Red Herring

Red_Herring_LargeA Red Herring is a distraction used to avoid or derail an argument, often designed to appear logical. It is also the term for a misleading direction in a story.

Lets say we’re having a discussion about how worthwhile it is to be vegetarian. You say it’s better for the environment, and healthier for you, and doesn’t involve the unethical treatment of animals. Then I say that any distinction between living things is sticky and thus eating any living is equally unethical, additionally ethics are subjective.

If I said this, I would have used a red herring. My argument has nothing to do with how worthwhile it is to be vegetarian. My argument is simply a lame diversionary tactic.

Example:

Sam – “Charlie, why did you steal that banana?”

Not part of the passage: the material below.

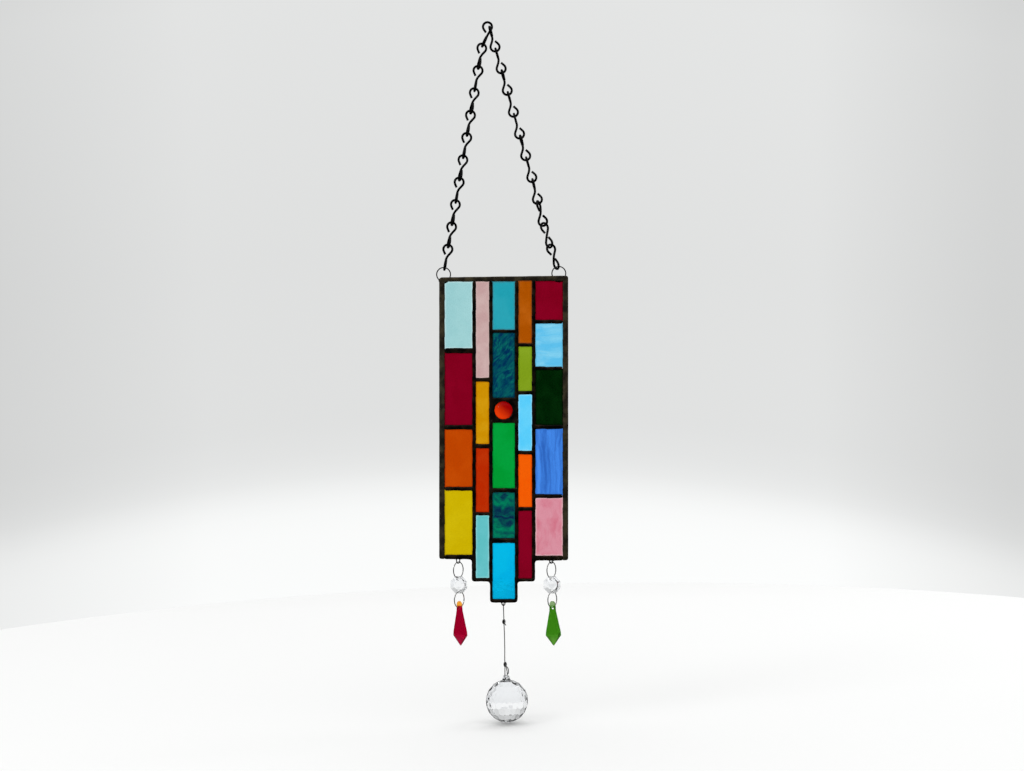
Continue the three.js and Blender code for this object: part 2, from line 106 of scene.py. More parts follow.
# %% [markdown]
# ## Camera
#
# The piece is seen square on from about 1.3 m, as a hung panel is looked at, through a slightly long lens.
# The camera leans by the same 1.8 degrees, so the panel stands upright in the picture.

# %% Camera
VIEW_DISTANCE = 1.28
VIEW_WIDTH = 1024 * 0.85 * MM              # what the picture takes in, at the panel
VIEW_CENTRE = hung_point(20.9 * MM, -305.7 * MM, PANEL_CORNER.y)

camera_data = bpy.data.cameras.new("camera")
camera_data.sensor_width = 36
camera_data.lens = camera_data.sensor_width * VIEW_DISTANCE / VIEW_WIDTH
camera = bpy.data.objects.new("camera", camera_data)
camera.matrix_world = (
    Matrix.Translation(VIEW_CENTRE - Vector((0, VIEW_DISTANCE, 0)))
    @ TILT_4 @ Matrix.Rotation(math.pi / 2, 4, "X"))
bpy.context.scene.collection.objects.link(camera)
bpy.context.scene.camera = camera
print(f"a {camera_data.lens:.0f} mm lens, {VIEW_DISTANCE} m away")

# %% [markdown]
# ## Helpers for nodes
#
# Materials and Geometry Nodes are both trees of nodes. One helper adds a node and fills its sockets, with a
# plain value or with a link from another node, which keeps every tree below short enough to read.

# %% Node helpers


def add_node(tree, kind, inputs=None, **settings):
    """A new node. An input takes a plain value, a socket, or a node, which stands for its first output."""
    made = tree.nodes.new(kind)
    for name, value in settings.items():
        setattr(made, name, value)
    for name, value in (inputs or {}).items():
        source = value.outputs[0] if isinstance(value, bpy.types.Node) else value
        if isinstance(source, bpy.types.NodeSocket):
            tree.links.new(source, made.inputs[name])
        else:
            made.inputs[name].default_value = source
    return made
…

Charlie – “Stealing is an artificial construct. Everything on the earth belongs to everyone, you just don’t see it.”

Origin:

The origin story goes; While training hunting dogs, hunters would drag a red stinky smoked fish  across the scent trail to distract the dogs eventually training them to follow the original scent and ignore competing stronger scents.

As it turns out,  references to this practice are red herrings in the other scents er… sense. It turns out , it was a story of distracting hunting dogs that was used only as a device  to describe a  distracting (and false) report of Napoleon’s defeat in 1807. Hunters did no such thing.